1The following fact speaks in favour of that conclusion. The parties do not tell the market price of natural gas for Ukraine, which is going to be establish on January 1st, 2010. On January 18th after the negotiations between Putin and Timoshenko the parties stated that they would pass to the international, European high prices from January 1st 2010. The same prices will be established for the transmission of gas to the EU. As for 2009, it was mentioned that Russia would sell gas to Ukraine with 20% concession and the latest would let Russia supply gas to Europe through the Ukrainian territory on low prices. It is known that the EU countries bounded with Ukraine pay $470 per one cubic meter of gas. In 2008 Ukraine paid $179,5.

2It is known that Ukrainian party connects the price of Russian natural gas they buy with the price for its transmission to the third parties.

3To be exact it was in 2006 when the first large-scale gas war between Russia and Ukraine broke out.

4We also mean the recognition of Abkhazia and South Ossetia independence, which means that Russia made definite changes in its policy in South Caucasus and this is not quite clear for us yet.

5Our conclusion is not only based on the monitoring of German position in the course of gas crisis between Russia and Ukraine, but also on some significant change which can be noticed in the foreign policy of Berlin. The latest illustrative example was the open letter by vice-prime minister, the minister of foreign affairs and virtual leader of one of the ruling coalition parties (Social-democratic party) Frank-Walter Steinmeier to Barak Obama printed in the 13th issue of German “Der Spiegel” magazine.
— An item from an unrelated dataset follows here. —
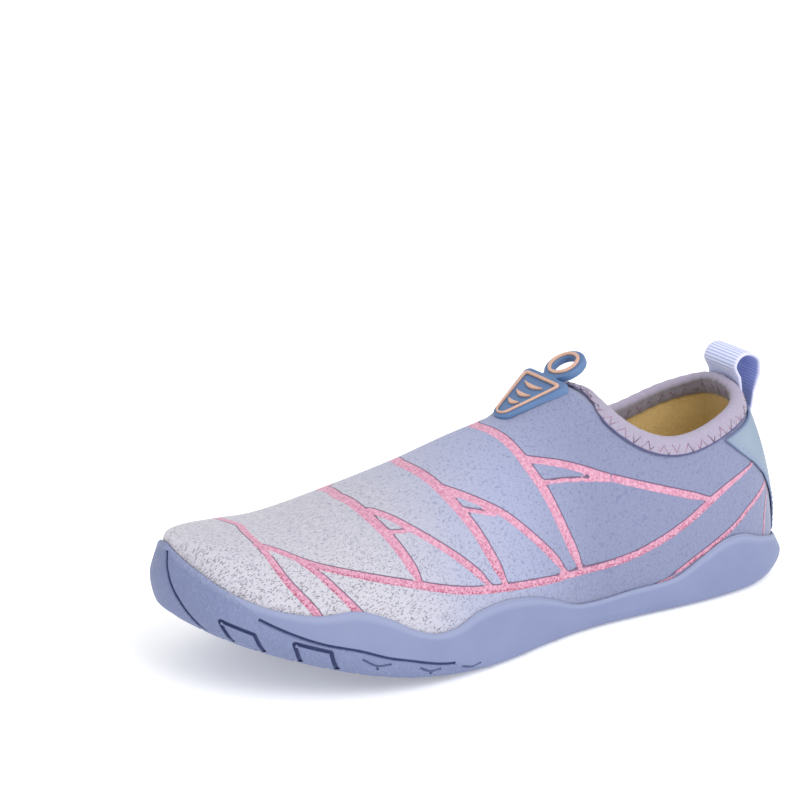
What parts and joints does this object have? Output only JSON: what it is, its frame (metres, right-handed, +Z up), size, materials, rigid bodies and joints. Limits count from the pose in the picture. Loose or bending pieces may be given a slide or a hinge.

Steinmeier called the new president of the US to take into account Russian interests in international policy.

6It is possible that the instability in the former Soviet Baltic republics (Estonia, Latvia, and Lithuania) is caused by the same solutions and some American and British sources blame Moscow for it.

7The results of the opinion pole, held by on of the centers of the National Academy of Science of Ukraine (January 13, 2009) show that Viktor Yanukovich has 30,3%, Yulia Timoshenko 16,7%, and president Viktor Yushenko 2,9%.